Key Facts
- Duration
- 1160–1803
- Status
- Ecclesiastical principality, Holy Roman Empire
- Religious shift
- Catholic to Protestant administration, 1586
- Ruling house (post-1586)
- Holstein-Gottorp line, House of Oldenburg
- Imperial Diet representation
- Ecclesiastical Bench, College of Ruling Princes
Imperial Zenith Metrics
Historical Trajectory
Phase I: Rise
The Prince-Bishopric of Lübeck emerged in 1160 as an ecclesiastical principality within the Holy Roman Empire, with Catholic bishops exercising both spiritual and secular authority over the territory. As a distinct secular state, it held representation in the Imperial Diet, giving its rulers a formal political voice. The principality's boundaries differed from the wider Diocese of Lübeck, over which the bishop held only pastoral jurisdiction.
Phase II: Zenith
During its Catholic period, the Prince-Bishopric functioned as a mid-sized ecclesiastical state embedded in the broader imperial structure of northern Germany.

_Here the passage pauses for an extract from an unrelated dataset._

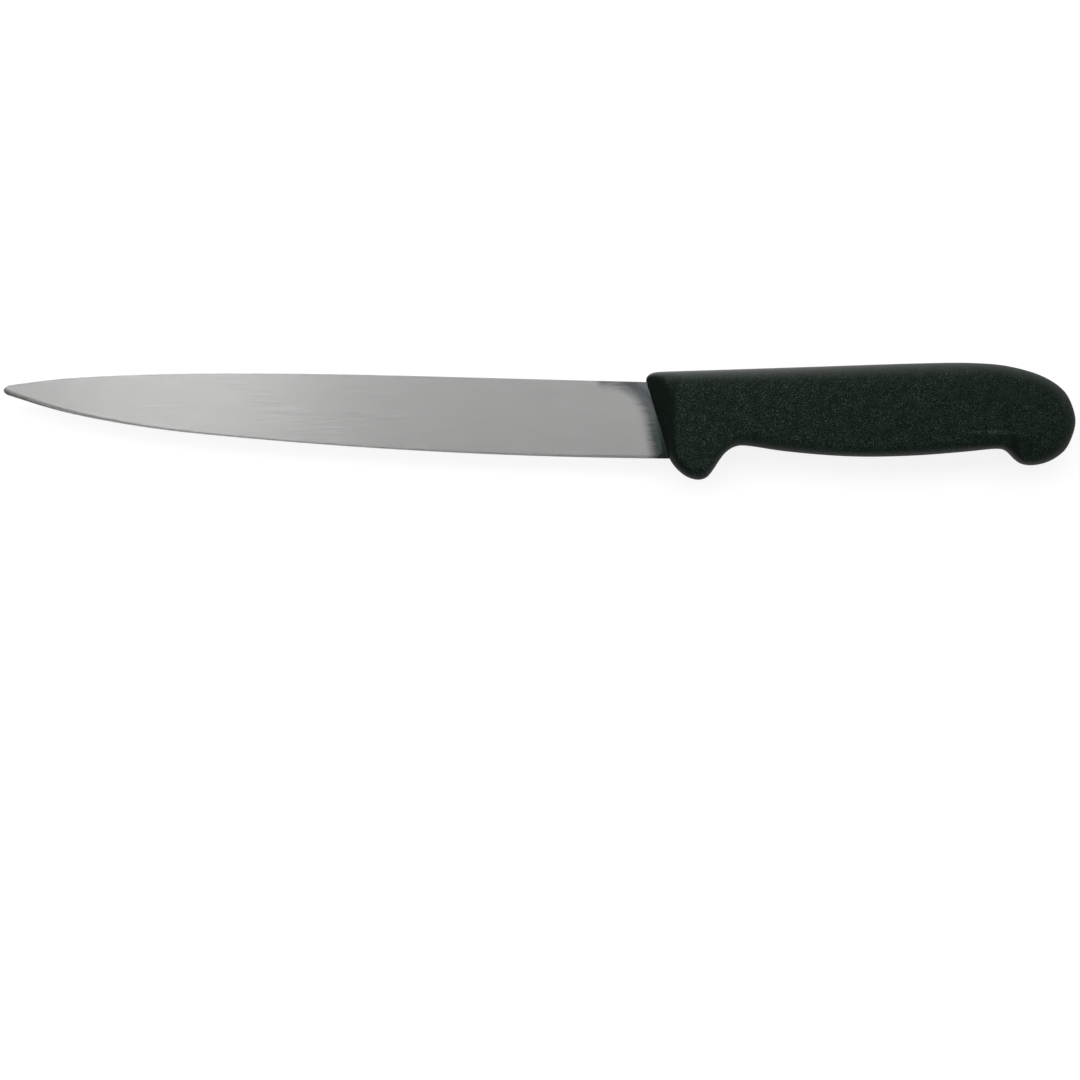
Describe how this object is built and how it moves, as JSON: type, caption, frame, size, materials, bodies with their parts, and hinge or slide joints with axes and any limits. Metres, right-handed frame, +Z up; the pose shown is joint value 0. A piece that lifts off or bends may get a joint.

The prince-bishops wielded influence through their seat on the Ecclesiastical Bench of the College of Ruling Princes, participating in imperial governance and maintaining the principality's administrative identity distinct from the commercial city of Lübeck and the wider diocese.
Phase III: Decline
Following the Reformation, the principality passed in 1586 to lay Protestant administrators from the Holstein-Gottorp branch of the House of Oldenburg, ending Catholic episcopal rule. This arrangement persisted until the secularization wave driven by the French Revolutionary Wars. In 1803, the Reichsdeputationshauptschluss dissolved the Prince-Bishopric, redistributing its territories as part of the broad reorganization that dismantled most ecclesiastical states of the Holy Roman Empire.